The LNP seats of Brisbane and Ryan, held by Trevor Evans and Julian Simmons respectively, are considered by political experts to be at risk of changing hands, with Labor and the Greens considered chances in both inner-city seats.
Among the reasons climate change is expected to play a role in the generally-wealthy areas is because both were impacted by floods this year and in 2011.
“We had the flood in 2011 and it was the one-in-100 year flood and now we’ve had it again,” said 23-year-old Joshua, who voted in Ryan.
“It’s very much like it’s rapid changes. It’s displacing a lot of people. It’s causing a lot of lives to change.
“Everyone I know is concerned about the same thing. I’m from Toowoomba and it’s the same sort of thing.
”Specifically in Ryan, it feels like Greens have really come out this election. That’s the feel I get here.”
The dissent against the Coalition government goes further than the climate change issue, with Scott Morrison’s leadership an apparent liability.
However, there is a sense Queenslanders aren’t convinced Labor leader Anthony Albanese is the best alternative.
“I’ve never voted anything other than Liberal and I can’t stand that Morrison,” said Trisha, 63.
“I don’t trust a word that comes out of his mouth.
“I think it’s terribly important that we have federal ICAC. I don’t know what they’re hiding.
“I don’t think this government is representing us.
“I don’t know that Albanese is the man to go for either. I don’t know that he’s strong enough.”

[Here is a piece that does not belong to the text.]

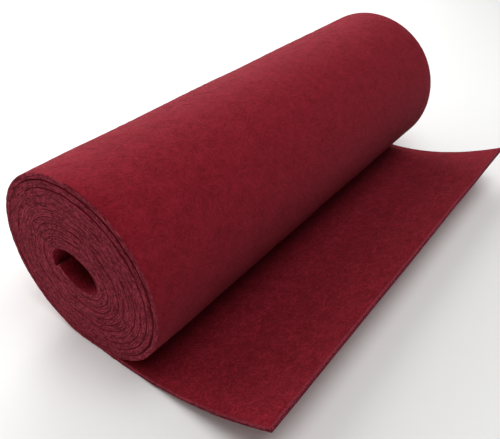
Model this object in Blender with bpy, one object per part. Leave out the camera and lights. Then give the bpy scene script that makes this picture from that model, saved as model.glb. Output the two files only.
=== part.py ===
"""One cut length of thick felt, wound into a roll with its outer end lying loose.

Metres, +Z up. The roll's axis runs along Y and the floor is z = 0. The loose end leaves the
bottom of the roll towards +X. Angles are measured round the core's centre, in the XZ plane,
from +X towards +Z, and they keep growing from the felt's inner end to its outer end.
"""

import math

import bmesh
import bpy
import numpy as np

FELT_WIDTH = 0.450
FELT_THICKNESS = 0.0044
FELT_COLOUR = (0.185, 0.028, 0.042, 1.0)
FELT_ROUGHNESS = 0.95

# The roll has sagged a little: its outline is an oval that leans to the upper right, with a soft
# bulge at the lower right, and it stands on a narrow flat.
ROLL_HALF_LENGTH = 0.0826
ROLL_HALF_HEIGHT = 0.0792
ROLL_TILT = math.radians(22)
ROLL_CENTRE_X = -0.0002
ROLL_CENTRE_Z = 0.0791
BULGE_HEIGHT = 0.0016
BULGE_ANGLE = math.radians(321)
BULGE_SPREAD = math.radians(30)
FLAT_BLEND = 0.4

# The empty core is an oval lying on its side, and the felt's inner end cuts across its lower left.
CORE_CENTRE_X = -0.0032
CORE_CENTRE_Z = 0.0766
CORE_HALF_LENGTH = 0.0242
CORE_HALF_HEIGHT = 0.0170
CORE_TILT = math.radians(-10)
START_TUCK = 0.0025
TUCK_SHARE = 0.25
STEP_SHARE = 0.15

# The felt runs from its inner end to the bottom of the roll, this many whole turns further on.
TURNS = 11
START_ANGLE = math.radians(204)
BOTTOM_ANGLE = math.radians(270)
STEPS_PER_TURN = 48
LEAST_GAP = 0.00025

# How the slack between the turns is shared out, at four places round the roll. Row 1 is the gap
# round the innermost turn, and a share of 1 is an even gap.
GAP_COLUMNS = ("bottom", "right", "top", "left")
GAP_SHARES = (
    (2.0, 0.6, 0.6, 1.2),
    (1.4, 0.8, 0.9, 1.8),
    (0.7, 0.9, 0.9, 1.0),
    (1.0, 1.1, 0.6, 1.0),
    (1.3, 1.0, 0.6, 1.8),
    (0.8, 1.0, 1.4, 0.6),
    (0.7, 0.7, 0.6, 0.9),
    (0.8, 1.0, 1.0, 0.5),
    (0.6, 1.1, 1.3, 0.5),
    (0.7, 1.5, 1.5, 0.7),
)

# The loose end lies flat to start with and then curls up towards its cut edge.
LOOSE_END_REACH = 0.1755
CURL_START_X = 0.0410
CURL_RISE = 0.0400
CURL_POWER = 1.94
LOOSE_END_STEPS = 18

FULL_TURN = 2 * math.pi


def smooth_step(share):
    """0 below 0, 1 above 1, and an S-shaped rise between them."""
    share = min(max(share, 0.0), 1.0)
    return share * share * (3 - 2 * share)


def core_radius(angle):
    """Distance from the core's centre to the middle of the felt on an oval round the empty core."""
    half_length = CORE_HALF_LENGTH + FELT_THICKNESS / 2
    half_height = CORE_HALF_HEIGHT + FELT_THICKNESS / 2
    along = math.cos(angle - CORE_TILT) / half_length
    across = math.sin(angle - CORE_TILT) / half_height
    return 1 / math.hypot(along, across)


def rim_radius(angle):
    """Distance from the core's centre to the middle of the felt on the roll's outline.

    A ray from the core meets the leaning oval, and the bulge is added as a bell-shaped rise."""
    half_length = ROLL_HALF_LENGTH - FELT_THICKNESS / 2
    half_height = ROLL_HALF_HEIGHT - FELT_THICKNESS / 2
    off_x = CORE_CENTRE_X - ROLL_CENTRE_X
    off_z = CORE_CENTRE_Z - ROLL_CENTRE_Z
    start_along = (off_x * math.cos(ROLL_TILT) + off_z * math.sin(ROLL_TILT)) / half_length
    start_across = (off_z * math.cos(ROLL_TILT) - off_x * math.sin(ROLL_TILT)) / half_height
    step_along = math.cos(angle - ROLL_TILT) / half_length
    step_across = math.sin(angle - ROLL_TILT) / half_height
    a = step_along**2 + step_across**2
    b = start_along * step_along + start_across * step_across
    c = start_along**2 + start_across**2 - 1
    away = math.remainder(angle - BULGE_ANGLE, FULL_TURN) / BULGE_SPREAD
    return (math.sqrt(b * b - a * c) - b) / a + BULGE_HEIGHT * math.exp(-(away**2))


def flattened(radius, angle, height):
    """The radius, cut back where it would reach below the given height, with an eased corner.

    The ease covers a share of the most that the flat cuts away, so the flat keeps its middle."""
    if math.sin(angle) > -0.5:
        return radius
    to_flat = (CORE_CENTRE_Z - height) / -math.sin(angle)
    ease = FLAT_BLEND * (rim_radius(BOTTOM_ANGLE) - CORE_CENTRE_Z + height)
    overlap = max(ease - abs(radius - to_flat), 0)
    return min(radius, to_flat) - overlap**2 / (4 * ease)


def start_radius(angle):
    """The first turn before its last stretch climbs over the felt's inner end."""
    done = (angle - START_ANGLE) / FULL_TURN
    return core_radius(angle) - START_TUCK * (1 - smooth_step(done / TUCK_SHARE))


# One turn's share of the way from the first turn to the last one, at the bottom and at the inner end.
BOTTOM_PITCH = (CORE_CENTRE_Z - FELT_THICKNESS / 2 - start_radius(BOTTOM_ANGLE)) / TURNS
START_PITCH = (rim_radius(START_ANGLE) - start_radius(START_ANGLE)) / TURNS


def first_turn(angle):
    """The innermost turn: the oval core, tucked in at its start and stepping out at its end."""
    done = (angle - START_ANGLE) / FULL_TURN
    climb = START_PITCH - START_TUCK
    return start_radius(angle) + climb * smooth_step((done - 1 + STEP_SHARE) / STEP_SHARE)


def last_turn(angle):
    """The outermost turn: it begins on top of the loose end and comes down to the floor."""
    resting = FELT_THICKNESS / 2
    if angle > BOTTOM_ANGLE:
        resting += BOTTOM_PITCH
    return flattened(rim_radius(angle), angle, resting)


def gap_place(angle):
    """How many even gaps the uneven shares move the felt outwards at this angle, eased between rows."""
    moved = np.vstack([np.zeros(len(GAP_COLUMNS)), np.cumsum(np.array(GAP_SHARES) - 1, axis=0)])
    moved -= np.linspace(0, 1, len(moved))[:, None] * moved[-1]
    quarter = max((angle - BOTTOM_ANGLE) / FULL_TURN, 0) * len(GAP_COLUMNS)
    places = np.append(moved.ravel(), 0)
    below = min(int(quarter), len(places) - 2)
    share = smooth_step(quarter - below)
    return places[below] * (1 - share) + places[below + 1] * share


def winding_radius(angle):
    """The first turn, moved out by one pitch for each whole turn, with the slack shared unevenly."""
    whole = int((angle - START_ANGLE) / FULL_TURN + 1e-9)
    first = angle - whole * FULL_TURN
    spaces = TURNS if first <= BOTTOM_ANGLE + 1e-9 else TURNS - 1
    pitch = (last_turn(first) - first_turn(first)) / spaces
    slack = pitch - FELT_THICKNESS - LEAST_GAP
    return first_turn(first) + whole * pitch + slack * gap_place(angle)


def wound_points():
    """The middle line of the wound felt, with its points on the same rays in every turn."""
    end_angle = BOTTOM_ANGLE + TURNS * FULL_TURN
    steps = round((end_angle - START_ANGLE) / FULL_TURN * STEPS_PER_TURN)
    points = []
    for angle in np.linspace(START_ANGLE, end_angle, steps + 1):
        radius = winding_radius(angle)
        x = CORE_CENTRE_X + radius * math.cos(angle)
        z = CORE_CENTRE_Z + radius * math.sin(angle)
        points.append((x, z))
    return points


def loose_points():
    """The middle line of the loose end: flat, then rising as a power of the distance along it."""
    points = []
    for x in np.linspace(CORE_CENTRE_X, LOOSE_END_REACH, LOOSE_END_STEPS + 1)[1:]:
        along = max(x - CURL_START_X, 0) / (LOOSE_END_REACH - CURL_START_X)
        points.append((x, FELT_THICKNESS / 2 + CURL_RISE * along**CURL_POWER))
    return points


def make_material():
    """Dyed needle felt: a dull deep red with no shine."""
    material = bpy.data.materials.new("felt")
    material.use_nodes = True
    shader = material.node_tree.nodes["Principled BSDF"]
    shader.inputs["Base Color"].default_value = FELT_COLOUR
    shader.inputs["Roughness"].default_value = FELT_ROUGHNESS
    shader.inputs["Metallic"].default_value = 0.0
    return material


def make_felt():
    """A ribbon along the middle line, as wide as the felt, thickened to both sides."""
    ribbon = bmesh.new()
    line = [ribbon.verts.new((x, -FELT_WIDTH / 2, z)) for x, z in wound_points() + loose_points()]
    edges = [ribbon.edges.new(pair) for pair in zip(line, line[1:])]
    swept = bmesh.ops.extrude_edge_only(ribbon, edges=edges)
    far_points = [item for item in swept["geom"] if isinstance(item, bmesh.types.BMVert)]
    bmesh.ops.translate(ribbon, verts=far_points, vec=(0, FELT_WIDTH, 0))
    mesh = bpy.data.meshes.new("felt")
    ribbon.to_mesh(mesh)
    ribbon.free()
    mesh.shade_smooth()
    mesh.set_sharp_from_angle(angle=math.radians(40))
    mesh.materials.append(make_material())
    felt = bpy.data.objects.new("felt", mesh)
    bpy.context.scene.collection.objects.link(felt)
    thickness = felt.modifiers.new("thickness", "SOLIDIFY")
    thickness.thickness = FELT_THICKNESS
    thickness.offset = 0
    thickness.use_even_offset = True
    return felt


def main():
    for old in list(bpy.data.objects):
        bpy.data.objects.remove(old)
    make_felt()


main()
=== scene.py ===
"""The roll of felt as it looks: the wound sheet with its cut edges, its loose fibres, and its stage.

Metres, +Z up. The sheet is a surface of two parameters: the distance along the felt from its inner
end, and the distance round its thin cross-section. Angles are measured round the core's centre in
the XZ plane, from +X towards +Z, and keep growing from the felt's inner end to its free edge.
"""

import math

import bpy
import numpy as np
from bpy.props import FloatProperty, FloatVectorProperty, IntProperty, PointerProperty
from mathutils import Matrix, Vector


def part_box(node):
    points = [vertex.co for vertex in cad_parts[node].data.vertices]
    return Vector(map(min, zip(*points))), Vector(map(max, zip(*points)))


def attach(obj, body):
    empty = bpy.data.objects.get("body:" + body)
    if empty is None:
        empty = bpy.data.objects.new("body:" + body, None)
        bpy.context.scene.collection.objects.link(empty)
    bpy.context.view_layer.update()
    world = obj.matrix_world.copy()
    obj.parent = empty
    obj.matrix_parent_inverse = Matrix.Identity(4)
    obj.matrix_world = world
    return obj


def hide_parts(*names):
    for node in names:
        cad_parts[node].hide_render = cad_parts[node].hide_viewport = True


bl_info = {
    "name": "Roll of Felt",
    "version": (1, 0, 0),
    "blender": (4, 5, 0),
    "location": "View3D > Sidebar > Felt Roll",
    "description": "A length of thick needle felt wound into a roll, with its outer end lying loose",
    "category": "Add Mesh",
}

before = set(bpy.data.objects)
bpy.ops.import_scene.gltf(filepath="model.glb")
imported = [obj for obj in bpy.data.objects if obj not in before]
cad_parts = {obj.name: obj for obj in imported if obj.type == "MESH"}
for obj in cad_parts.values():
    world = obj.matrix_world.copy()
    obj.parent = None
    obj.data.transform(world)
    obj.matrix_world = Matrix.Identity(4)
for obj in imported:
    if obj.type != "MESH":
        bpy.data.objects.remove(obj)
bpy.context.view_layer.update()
FELT_LOW, FELT_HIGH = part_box("felt")

FELT_WIDTH = FELT_HIGH[1] - FELT_LOW[1]
FELT_THICKNESS = 0.0044

# The roll's outline: an oval that leans to the upper right, with a soft bulge at the lower right,
# and the narrow flat that it stands on.
ROLL_HALF_LENGTH = 0.0826
ROLL_HALF_HEIGHT = 0.0792
ROLL_TILT = math.radians(22)
ROLL_CENTRE = (-0.0002, 0.0791)
BULGE_HEIGHT = 0.0016
BULGE_ANGLE = math.radians(321)
BULGE_SPREAD = math.radians(30)
FLAT_EASE = 0.4

# The empty core: an oval lying on its side, with the felt's inner end tucked in at its lower left.
CORE_CENTRE = (-0.0032, 0.0766)
CORE_HALF_LENGTH = 0.0242
CORE_HALF_HEIGHT = 0.0170
CORE_TILT = math.radians(-10)
START_TUCK = 0.0025
TUCK_SHARE = 0.25
STEP_SHARE = 0.15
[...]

Similar sentiments were expressed in the suburb of Bardon in the Brisbane electorate.
Supporters of Morrison and the Coalition in Brisbane remained positive the conservative parties would better handle the economy.
Daniel, 52, from Kelvin Grove said he’s voted for the party “who’s got a better plan for that”.
“Personally, I think the government’s initiative for people to access to super for housing will be influential in a number of areas. I think it makes sense,” he said.
What could also hurt the Labor primary vote is the perception that they won’t do enough to address the climate.
“I don’t think there’ll be any of that addressed. It’s fed a little a bit of a malaise about the process,” said Stuart, 48, from Bardon.